The letter from Professor Sir Stephen Powis, Dr Amanda Doyle, Professor Bee Wee, Tom Cahill, Dr Roger Banks and Dame Ruth May reads:

“Dear Colleagues … We wrote to you at the start of the pandemic to remind you of the importance of the appropriate use of DNACPR decisions for people with a learning disability and autistic people.

“The analysis by King’s College London of the deaths of people with a learning disability in 2021 indicates that there were still a significant percentage of cases where good practice in DNACPR decision making was not demonstrated.

“We are writing to you to remind you and your systems of the importance of implementing the Universal principles for advanced care planning and ensuring that DNACPR decisions for people with a learning disability and autistic people are appropriate, are made on an individual basis and that conversations are reasonably adjusted.

“The NHS is clear that it is unacceptable that people have a DNACPR decision on their record simply because they have a learning disability, autism or both.

“The terms ‘learning disability’ and ‘Down’s syndrome’ should never be a reason for DNACPR decision making, nor used to describe the underlying, or only, cause of death. Learning disability itself is not a fatal condition: death may occur as a consequence of co-occurring physical disorders and serious health events.

“Every person has individual needs and preferences which must be taken account of, and everyone should always receive good standards and quality of care.”

The letter also reminds staff that discussions regarding CPR preferences should take place as part of a wider conversation regarding a person’s preferences, wishes and needs related to their future care, and that some people will need reasonable adjustments to be able to have this conversation.

NHS England has created the Universal principles of advanced care planning to support and encourage patients to discuss their individual wishes and treatment preferences.

People with learning disabilities made more vulnerable to Covid “by neglect”

The reminder comes after new research published in The Lancet Public Health found that people with learning disabilities were around five times more likely to die from Covid-19 during the first two years of the pandemic.

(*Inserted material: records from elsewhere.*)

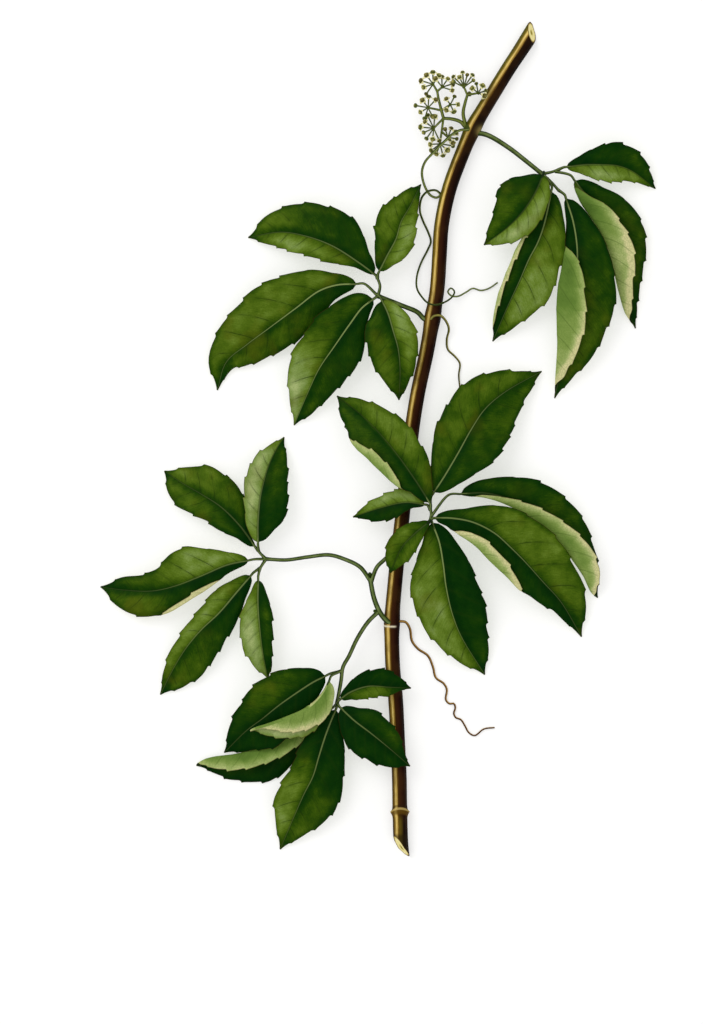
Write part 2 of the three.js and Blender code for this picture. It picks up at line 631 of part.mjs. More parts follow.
function leafletStalk(name, [across, down, height]) {
  const spine = ribOf(leaflets[name]);
  const start = onSheet([across, down], height);
  const back = directionAt(spine, 0).negate();
  const end = spine(0).addScaledVector(back, SEAT_GAP);
  const reach = start.distanceTo(end);
  const bend = end.clone().addScaledVector(back, reach * 0.3);
  const last = end.clone().addScaledVector(back, PETIOLULE_END);
  const radii = [PETIOLULE_RADIUS, PETIOLULE_RADIUS * STALK_TAPER];
  return taperedTube([start, bend, last, end], radii, PETIOLULE_SIDES, PETIOLULE_STEP);
}

function stalkSolid({ runs, bears }) {
  const tubes = runs.map(({ points, radius }) => (
    taperedTube(path3(points), [radius, radius * STALK_TAPER], STALK_SIDES, STALK_STEP)
  ));
  return clearOfStem(fuse([...tubes, ...bears.map(([name, from]) => leafletStalk(name, from))]));
}

// Tendrils, each a list of [across, down, height].
const tendrils = {
  tendril_1: [
    [472, 129, 6.5], [466, 129.5, 8.5], [460, 130.5, 10], [453, 134, 10.9], [443, 143, 10.8], [432, 154, 9],
    [425, 162, 7], [422, 172, 4.8], [425, 186, 2.4], [431, 195, 1.4], [437, 197, 1.3], [440.5, 194, 2],
    [436, 190, 3.3], [428, 191, 3.8], [422, 197, 3], [420, 210, 1.4], [423, 220, 1], [428, 231, 1],
    [431, 241, 1], [428, 249, 1], [421, 263, 1.3], [417, 276, 2.4], [417, 288, 4.6], [422, 297, 7],
    [428, 303, 8.7], [436, 305, 9], [445, 302, 8.2], [452, 297, 6.6], [454.5, 291.5, 5.6], [451, 288, 4.8],
    [448, 291.5, 4], [451.5, 295.5, 3.2], [458, 296, 2.2], [466, 292, 1.4], [473, 288, 1], [481, 290, 0.8],
    [489, 288, 0.7], [498, 282, 0.7],
  ],
  tendril_2: [
    [431, 319, 6.8], [434, 316, 8.4], [440, 315.5, 8], [446, 321, 5.4], [449, 329, 3], [447, 339, 1.4],
    [448, 349, 0.9], [455, 356, 0.8], [460, 363, 0.8], [459, 375, 0.8], [460, 387, 0.8],
  ],
  tendril_3: [
    [396, 622, 4.4], [402, 621.5, 4.4], [406, 622.5, 3.8], [410, 629, 2.4], [412, 641, 1.2], [418, 649, 0.9],
    [428, 656, 0.8], [433, 667, 0.8], [436, 678, 0.8], [444, 684, 0.8], [447, 690, 0.8], [446, 700, 0.8],
    [449.5, 704, 0.8], [454, 704, 0.8], [455.5, 708, 0.8], [454, 714, 0.8], [456, 718, 0.8], [461, 720, 0.8],
    [465, 726, 0.8], [469, 733, 0.8], [475, 736, 0.8], [484, 729.5, 0.8], [495, 728, 0.8],
  ],
};

// Flower cluster: forking branches, each ending in an umbel of short rays that carry a bud or small flower.
const clusterBranches = [
  {
    points: [
      [473, 130, 4.4], [466, 127, 5], [461, 121.8, 6], [452.6, 119, 7], [443.5, 118.2, 7.6],
    ],
    radius: [1.1, 0.8],
  },
  { points: [[466, 126, 5.2], [463.2, 113.3, 7], [465.3, 102.1, 8.4], [467.4, 95.1, 9]], radius: [1, 0.7] },
  {
    points: [
      [443.5, 118.2, 7.6], [441.4, 110.5, 8.4], [438.6, 99.3, 9.4], [437.2, 91.6, 9.8],
    ],
    radius: [0.8, 0.6],
  },
];
const umbels = [
  { from: [467.4, 95.1, 9], at: [463.9, 87.4, 9.6], facing: 95, spread: 120, rays: 7, reach: 7.2 },
  { from: [467.4, 95.1, 9], at: [478.2, 93.2, 9], facing: 80, spread: 210, rays: 6, reach: 4.6 },
  { from: [437.2, 91.6, 9.8], at: [433, 84.5, 10], facing: 145, spread: 180, rays: 6, reach: 6.2 },
  { from: [437.2, 91.6, 9.8], at: [442.1, 87.4, 10.6], facing: 55, spread: 150, rays: 5, reach: 6 },
  { from: [441.4, 110.5, 8.4], at: [428.1, 107.7, 8.2], facing: 170, spread: 250, rays: 7, reach: 6 },
  { from: [441.4, 110.5, 8.4], at: [450.2, 104.9, 10], facing: 0, spread: 250, rays: 5, reach: 4.6 },
  { from: [443.5, 118.2, 7.6], at: [433.7, 128.1, 6.6], facing: 190, spread: 210, rays: 8, reach: 6.8 },
  { from: [443.5, 118.2, 7.6], at: [440, 143.5, 4.6], facing: 285, spread: 200, rays: 7, reach: 6.2 },
  { from: [441, 131, 6.6], at: [448, 137, 5.6], facing: 30, spread: 160, rays: 5, reach: 5 },
];

// A repeatable run of numbers between 0 and 1.
function seededRandom(seed) {
  let state = seed;
  return () => {
    state = (state * 1664525 + 1013904223) % 4294967296;
    return state / 4294967296;
  };
}

// One ray with its bud: a thin rod that widens into a closed bud with a blunt tip.
function buddedRay(centre, out, length) {
  const side = new THREE.Vector3(0, 0, 1).cross(out).normalize();
  const up = new THREE.Vector3().crossVectors(out, side);
  const profile = [
    [HUB_RADIUS * 0.55, RAY_RADIUS * 0.6],
    [length - BUD_RADIUS * 1.1, RAY_RADIUS],
    [length, BUD_RADIUS],
    [length + BUD_RADIUS, BUD_RADIUS * 0.4],
  ];
  return skin(profile.map(([along, radius]) => {
    const ring = [];
    for (let k = 0; k < RAY_SIDES; k += 1) {
      const angle = (2 * Math.PI * k) / RAY_SIDES;
      ring.push(centre.clone()
        .addScaledVector(out, along)
        .addScaledVector(side, Math.cos(angle) * radius)
        .addScaledVector(up, Math.sin(angle) * radius));
    }
    return ring;
  }));
}

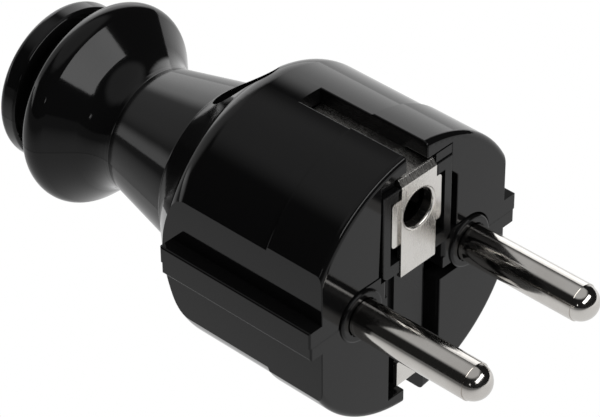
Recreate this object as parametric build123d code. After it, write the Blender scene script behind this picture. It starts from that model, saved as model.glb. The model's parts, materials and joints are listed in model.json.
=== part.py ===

In a linked commentary, Kuper and Scherer question why the impact of Covid-19 was greater for people with learning disabilities. They say that while some may have a biological vulnerability to Covid, there are various discriminatory and exclusionary social structures that added to this vulnerability.

Inaccessible health facilities and health information, removal of social care, a lack of protective measures in care homes, poorly trained health staff, and delayed vaccine prioritisation are all failings that made people with learning disabilities clinically vulnerable to Covid-19, they say.

Kuper and Scherer say that people with learning disabilities were “abandoned and forgotten” in government responses to the pandemic across the world, particularly in the early stages. This means they were “made clinically vulnerable, in part, by neglect,” they say.

Inappropriate DNACPR decisions only make people with learning disabilities and autism more vulnerable to dying a preventable death. The next LeDeR report, which will look at DNACPR decisions made in 2022, is expected to be published soon.